A lack of young, healthy members is driving up medical aid costs, writes Maya Fisher-French
By now, most medical schemes have announced their premium increases for next year. Although these increases still need to be approved by the Council for Medical Schemes, they are a pretty good indication of how much you will be paying for your medical cover in 2016.
The increases announced so far have ranged from 8.6% to as high as 15%. If your medical scheme has announced increases well above the market average, it could suggest that the scheme or its members are not as healthy as they could be.
Paresh Prema, head of benefits management for the council, explains that the two main drivers behind medical scheme increases are medical inflation and the claims experience of the scheme.
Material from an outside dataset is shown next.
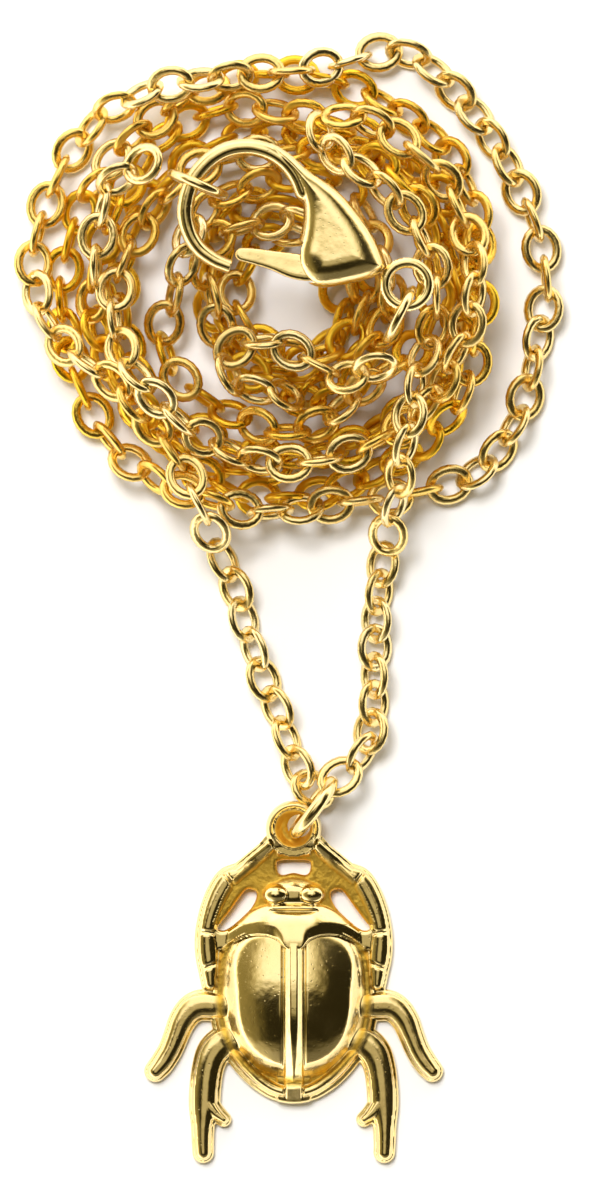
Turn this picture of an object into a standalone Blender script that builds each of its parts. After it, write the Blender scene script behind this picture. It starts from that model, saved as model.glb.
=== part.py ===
"""A gold-plated scarab pendant on its cable chain, lying face up with the chain heaped beside it.

All sizes are in millimetres and turned to metres as each mesh is made. The origin is the middle of
the scarab's flat back, +Z comes out of its face, and +Y points to its head and on to the chain.
"""
import math

import bmesh
import bpy
import numpy as np
from mathutils import Vector

MM = 0.001

# Scarab casting
RELIEF_CELL = 0.19           # spacing of the places where the casting's relief is worked out
SCARAB_FACES = 4250          # most triangles after thinning
PLATE_MARGIN = 0.21          # flat flange round legs and abdomen
PLATE_THICKNESS = 0.60
PLATE_EDGE = 0.26            # rounding of the flange's edge
LEG_RISE = 0.58
LEG_WALL_SHARE = 0.62        # part of a leg's rise that is its steep foot
CREASE_DEPTH = 0.15
CREASE_WIDTH = 0.12
GROOVE_HEIGHT = 0.85
RIM_RISE = 0.50
RIM_INSET = 0.44
RIM_HALF_WIDTH = 0.34
DOME_BAND_SLOPE = 1.15       # steepness of the wing cases' border
DOME_TOP = 2.70
DOME_SUMMIT = 0.40           # how far forward the wing cases are highest
DOME_FALL_ACROSS = 0.076     # how fast they fall away, for each square millimetre
DOME_FALL_FRONT = 0.045
DOME_FALL_REAR = 0.068
SUTURE_DEPTH = 0.12
RIDGE_HALF_WIDTH = 0.55
RIDGE_CREST = 0.20
RIDGE_PROUD = 0.32           # how far the ridge stands above the wing cases beside it
TONGUE_HEIGHT = 1.60
TONGUE_FALL = 0.70
PRONOTUM_FRONT = 1.35
PRONOTUM_RISE = 1.12
PRONOTUM_DEPTH = 2.60        # from its front edge to its highest line
PRONOTUM_LIP = 0.30          # fall of its lobes to their rear edge
PRONOTUM_LIP_DEPTH = 0.80
PRONOTUM_SIDE_FALL = 0.075   # how fast it falls to its ends, for each square millimetre
HEAD_HEIGHT = 1.55
EYE_RISE = 0.42              # of an eye above the head
EYE_REACH = (0.78, 0.60)     # half breadth and half length of an eye
EYE_PLACE = (1.05, 6.74)
WEB_HEIGHT = 0.95
THINNEST = 0.20
GRID_MARGIN = 0.15           # empty cells kept round a relief's outline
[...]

Medical schemes are not-for-profit organisations. They have to match the premium collection to the amount paid out in claims while retaining at least 25% of premiums as a reserve (known as the solvency ratio) to protect them against unexpected large claims.
If a fund had a bad claims experience during 2015, resulting in higher claims than expected, the scheme may have had to draw down on their reserve.
That means that next year, they will firstly need to adjust their premiums to account for a higher claims experience, as well as replenish any reserves used in the previous year.
Prema says the council will study the price increases, along with the motivation for the increases, to ensure that they are fair to members.
This process also ensures that members’ benefits are not reduced to maintain lower increases.
“We need to ensure that the increase that is being applied for will make the scheme sustainable for the following year and that they have sufficient money to pay for claims,” says Prema.
A rising-claims experience is bad news for a medical scheme and its members. The problem is that this is often driven by an ageing membership – older people claim more. So if you are worried about future price increases, then you need to understand the age profile of your fund.
This information can be found in the council’s annual report, but what is concerning is that apart from Discovery Health and Momentum Health, most medical schemes are experiencing an ageing membership as they struggle to attract new, young and healthy members.
Both Momentum Health and Discovery Health managed to keep their average increase across the range of scheme options to about 8.6%, while Fedhealth announced an average increase of 9.9% and Liberty Health’s average increase came in at 10.5%.
Bonitas Medical Fund announced an increase of 10.9% across all its options, and noted that expenditure on claims continued to increase at a rate of more than 11%.
These increases are an average across the options, and different options within the scheme will experience different rate increases. Typically, comprehensive options will experience higher increases because they have a higher claims ratio.
The dilemma that faces the medical scheme industry is that unless the industry can attract healthier members, the cost of medical cover will continue to increase. But as the costs rise, so it becomes more unaffordable for those younger members they are hoping to attract.
Low-cost option available next year
In recognition of the affordability issue for many South Africans, the Council for Medical Schemes has announced the intention to introduce a low-cost benefit option, which should become available next year.
The details were released earlier this year, but are being revised after comment from the industry.
The aim is to provide affordable cover for individuals earning less than R60 000 a year. This represents about 7 million to 9 million South Africans.